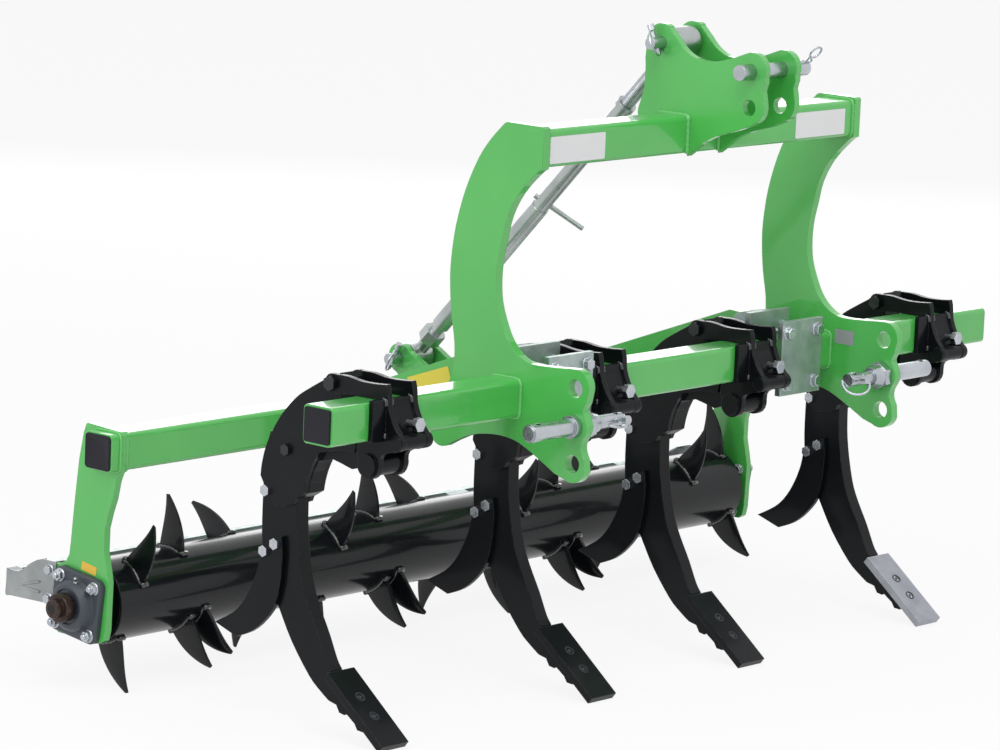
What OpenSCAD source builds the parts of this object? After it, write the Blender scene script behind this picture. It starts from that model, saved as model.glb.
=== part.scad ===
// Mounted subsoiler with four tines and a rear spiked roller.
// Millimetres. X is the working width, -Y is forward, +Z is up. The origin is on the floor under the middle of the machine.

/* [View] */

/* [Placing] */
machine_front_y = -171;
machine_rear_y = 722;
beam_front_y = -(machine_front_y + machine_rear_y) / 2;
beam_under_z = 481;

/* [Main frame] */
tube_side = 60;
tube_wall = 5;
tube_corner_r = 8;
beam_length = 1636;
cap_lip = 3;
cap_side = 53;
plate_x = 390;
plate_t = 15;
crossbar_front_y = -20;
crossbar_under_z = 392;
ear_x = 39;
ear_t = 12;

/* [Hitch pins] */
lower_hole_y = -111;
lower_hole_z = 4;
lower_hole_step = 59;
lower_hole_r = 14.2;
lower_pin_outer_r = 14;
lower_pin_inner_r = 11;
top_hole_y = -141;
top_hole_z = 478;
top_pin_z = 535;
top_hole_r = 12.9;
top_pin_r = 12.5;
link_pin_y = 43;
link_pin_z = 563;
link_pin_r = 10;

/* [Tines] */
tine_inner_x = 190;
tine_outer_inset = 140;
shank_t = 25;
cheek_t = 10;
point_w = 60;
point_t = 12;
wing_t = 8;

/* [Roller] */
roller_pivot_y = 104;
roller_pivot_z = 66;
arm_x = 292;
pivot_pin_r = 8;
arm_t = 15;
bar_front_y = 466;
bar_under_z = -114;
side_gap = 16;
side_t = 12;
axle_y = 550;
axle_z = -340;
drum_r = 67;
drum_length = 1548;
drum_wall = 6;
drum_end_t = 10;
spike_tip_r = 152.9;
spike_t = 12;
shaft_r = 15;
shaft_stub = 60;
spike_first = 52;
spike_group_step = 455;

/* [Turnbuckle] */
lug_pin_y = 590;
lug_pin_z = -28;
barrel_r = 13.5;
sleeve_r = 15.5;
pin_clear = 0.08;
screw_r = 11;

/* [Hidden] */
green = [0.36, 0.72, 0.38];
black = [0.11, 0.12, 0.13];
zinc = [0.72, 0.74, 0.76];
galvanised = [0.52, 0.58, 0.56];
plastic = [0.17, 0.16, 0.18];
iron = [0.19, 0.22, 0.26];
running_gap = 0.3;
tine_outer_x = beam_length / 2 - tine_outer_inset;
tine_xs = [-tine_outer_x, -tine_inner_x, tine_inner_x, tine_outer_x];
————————
**EXERCISE:**
Produce the lines from the top of the listing through the "beam_under_z = 481;" line exactly as they appear, with no additional output.

**TASK ANSWER:**
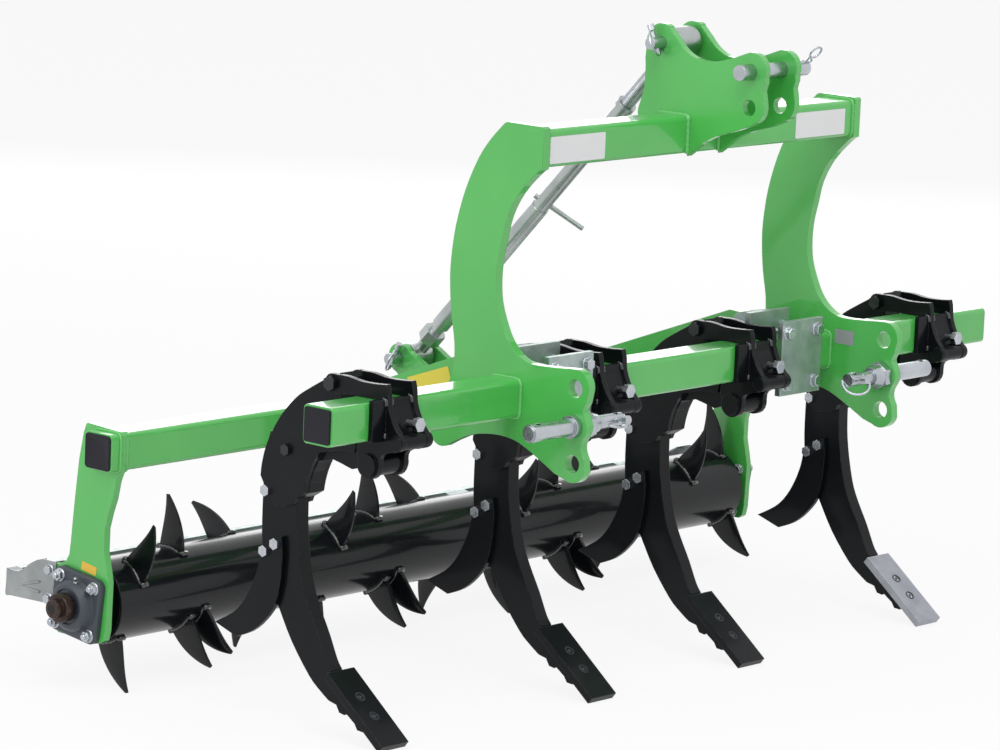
What OpenSCAD source builds the parts of this object? After it, write the Blender scene script behind this picture. It starts from that model, saved as model.glb.
=== part.scad ===
// Mounted subsoiler with four tines and a rear spiked roller.
// Millimetres. X is the working width, -Y is forward, +Z is up. The origin is on the floor under the middle of the machine.

/* [View] */

/* [Placing] */
machine_front_y = -171;
machine_rear_y = 722;
beam_front_y = -(machine_front_y + machine_rear_y) / 2;
beam_under_z = 481;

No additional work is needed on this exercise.